Most memorable moment in the classroom or as a professor: There are many, and I remember such moments from every semester during which I’ve taught. From running an all-pay auction for a $20 bill in class with hundreds in revenue, to running an OPEC cartel simulation that somehow transformed into a game of Settlers of Catan, to just seeing the outrage in students’ eyes when we discuss the politics of Cap & Trade, or firms’ ROI from lobbying, or the welfare implications of monopolies. It’s all been truly rewarding.

What professional achievement are you most proud of? From a teaching perspective, I am proud of being awarded the Bauer Teaching Award – a university-wide award for which a single faculty is selected each year. From a research perspective, I am proud of receiving the Outstanding Paper Award at the Association for the Advancement of Artificial Intelligence (AAAI) conference – it was awarded to two papers out of approximately 1,000 submissions.

What do you enjoy most about teaching? I enjoy engaging with students, tapping their interests and connecting them with the material, the often unpredictable class discussions we end up having in class, seeing how students apply the concepts we cover in and out of class, during their studies and well after graduation, making life-long connections, and seeing how what we preach as teachers is being practiced by our students. It’s all extremely rewarding.

What do you enjoy least? Grading. That’s why I always have a TA!

Fun fact about yourself: I was born and raised in Haifa, Israel. I was part of a team that won the Israeli Junior Achievements competition when I was in Middle School – an entrepreneurial contest in which teams of middle school and high school students develop, market, and sell new products. While ubiquitous in today’s burgeoning smartphone market, our product was quite innovative at the time – over a decade before the introduction of the iPhone – we came up with eco-friendly low-cost phone cases for the world’s most popular cellular phones at the time, the Nokia 2110, 3110, and 3210 models, and their variants. Hundreds of millions of units of these phones sold worldwide, and phone cases, let alone low-cost cases that promoted environmental sustainability, were scarce.

Favorite book: To Kill a Mockingbird

Favorite movie: Interstellar

Favorite type of music: Alternative

Favorite television show: Survivor

Favorite vacation spot: Florida Gulf Coast

What are your hobbies? Reading, exercising, traveling, cooking, real estate

Twitter handle: @wliad

“If I had my way, the business school of the future would have” Entrepreneurs-in-residence, startup accelerators, and technology parks – this is done at select b-schools to a fairly limited extent, but there is an opportunity here for so much more.

Students say…

He followed a practically oriented approach towards class material.

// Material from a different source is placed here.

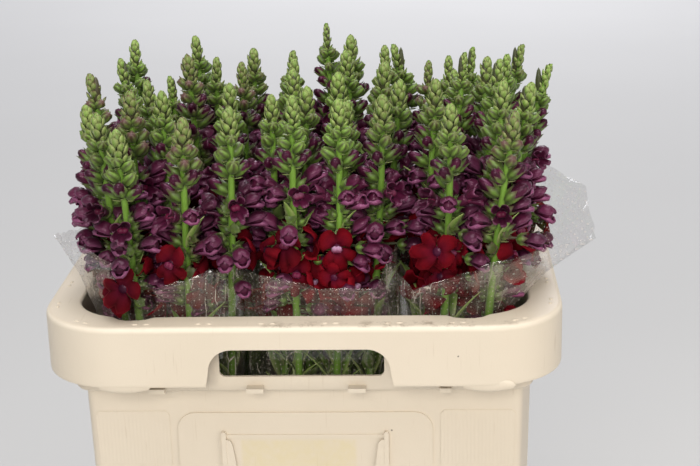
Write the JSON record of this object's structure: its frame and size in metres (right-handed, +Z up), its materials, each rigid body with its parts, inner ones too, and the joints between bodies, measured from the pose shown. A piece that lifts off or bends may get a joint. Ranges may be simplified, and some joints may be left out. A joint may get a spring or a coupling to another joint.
{
  "type": "container of cut snapdragons",
  "caption": "Tall rounded-rectangular flower container of cut snapdragons standing in water, bunched in clear film sleeves, with a hand grip through each long side of its rim.",
  "frame": {"origin": "centre of the container's flat underside", "axes": "+Z up, the way the spikes grow; -Y is the front, the long side with the card holder that faces the buyer; X runs along the long sides"},
  "size_m": [0.4739, 0.33, 0.617],
  "materials": {
    "container": "cream moulded polypropylene, satin, scuffed",
    "water": "clear water",
    "film": "clear perforated film, glossy and creased",
    "stem": "fresh green stem, calyx and leaf, slightly waxy",
    "petal": "deep crimson petals, velvety",
    "petal_tube": "mauve petal tubes and buds, soft"
  },
  "bodies": {
    "root": {"container": "container", "water": "water", "sleeve_front_left": "film", "sleeve_front_middle": "film", "sleeve_front_right": "film", "sleeve_back_left": "film", "sleeve_back_right": "film", "snapdragon_stem_01": "stem", "snapdragon_stem_02": "stem", "snapdragon_stem_03": "stem", "snapdragon_stem_04": "stem", "snapdragon_stem_05": "stem", "snapdragon_stem_06": "stem", "snapdragon_stem_07": "stem", "snapdragon_stem_08": "stem", "snapdragon_stem_09": "stem", "snapdragon_stem_10": "stem", "snapdragon_stem_11": "stem", "snapdragon_stem_12": "stem", "snapdragon_stem_13": "stem", "snapdragon_stem_14": "stem", "snapdragon_stem_15": "stem", "snapdragon_stem_16": "stem", "snapdragon_stem_17": "stem", "snapdragon_stem_18": "stem", "snapdragon_stem_19": "stem", "snapdragon_stem_20": "stem", "snapdragon_stem_21": "stem", "snapdragon_stem_22": "stem", "snapdragon_stem_23": "stem", "snapdragon_stem_24": "stem", "snapdragon_stem_25": "stem", "snapdragon_stem_26": "stem", "snapdragon_stem_27": "stem", "snapdragon_stem_28": "stem", "snapdragon_stem_29": "stem", "snapdragon_stem_30": "stem", "snapdragon_stem_31": "stem", "snapdragon_stem_32": "stem", "snapdragon_stem_33": "stem", "snapdragon_stem_34": "stem", "snapdragon_stem_35": "stem", "snapdragon_stem_36": "stem", "snapdragon_stem_37": "stem", "snapdragon_stem_38": "stem", "snapdragon_stem_39": "stem", "snapdragon_stem_40": "stem", "snapdragon_stem_41": "stem", "snapdragon_stem_42": "stem", "snapdragon_stem_43": "stem", "snapdragon_stem_44": "stem", "snapdragon_stem_45": "stem", "snapdragon_stem_46": "stem", "snapdragon_stem_47": "stem", "snapdragon_stem_48": "stem", "snapdragon_stem_49": "stem", "snapdragon_stem_50": "stem"}
  },
  "joints": []
}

For instance, he made class very interesting by making us learn about the economic aspects of OPEC (Organization of Petroleum Exporting Countries) through a bidding competition by clubbing students into groups of different countries and then we played 8 bidding rounds for oil prices. Thus, this made class interesting and we learned a lot about different bidding techniques by just analyzing the current bidding rates. He gives you personal attention to a question, even if you bump into him anywhere on campus. He is a learner too, for instance, once we were discussing about the different issues of oil importing from different countries, like when India reduced its dependency on oil imports from Iran, and I discussed with him about out of course topics and questions, he always replied to them correctly with appropriate logic. The most valuable thing I learned in his class is the way of looking things with economic perception of supply and demand constraints. He made us learn in a cheerful and humorous manner. AND HE IS A BIG APPLE FAN, that brings a lot of things in common between me and him. That is why he is on the top in my favorite professor’s list.

– Prakhar Jajoo, MBA student, fall 2014

What I enjoy most about Prof. Wagman’s teaching style was that he used current examples to explain the materials. I barely had a background in managerial economics, but with his lectures and current examples it was easier to catch up. For example something that students are most interested about is usually Apple vs Android, and we use the news about it to understand the material that we were developing at the moment, like game theory. He points out the positive and negative ways to apply the theories that we were learning, supporting with current examples, and developing critical thinking. His approach is different than other faculty since he most of the days came with some article from the news of that week, and taught us how to read between the lines of what was going on in the company that we were focusing on, applying the materials of the course. So in general terms, he makes managerial economics easier to understand and taught us how to apply it using familiar examples and reading the economic news with a critical view.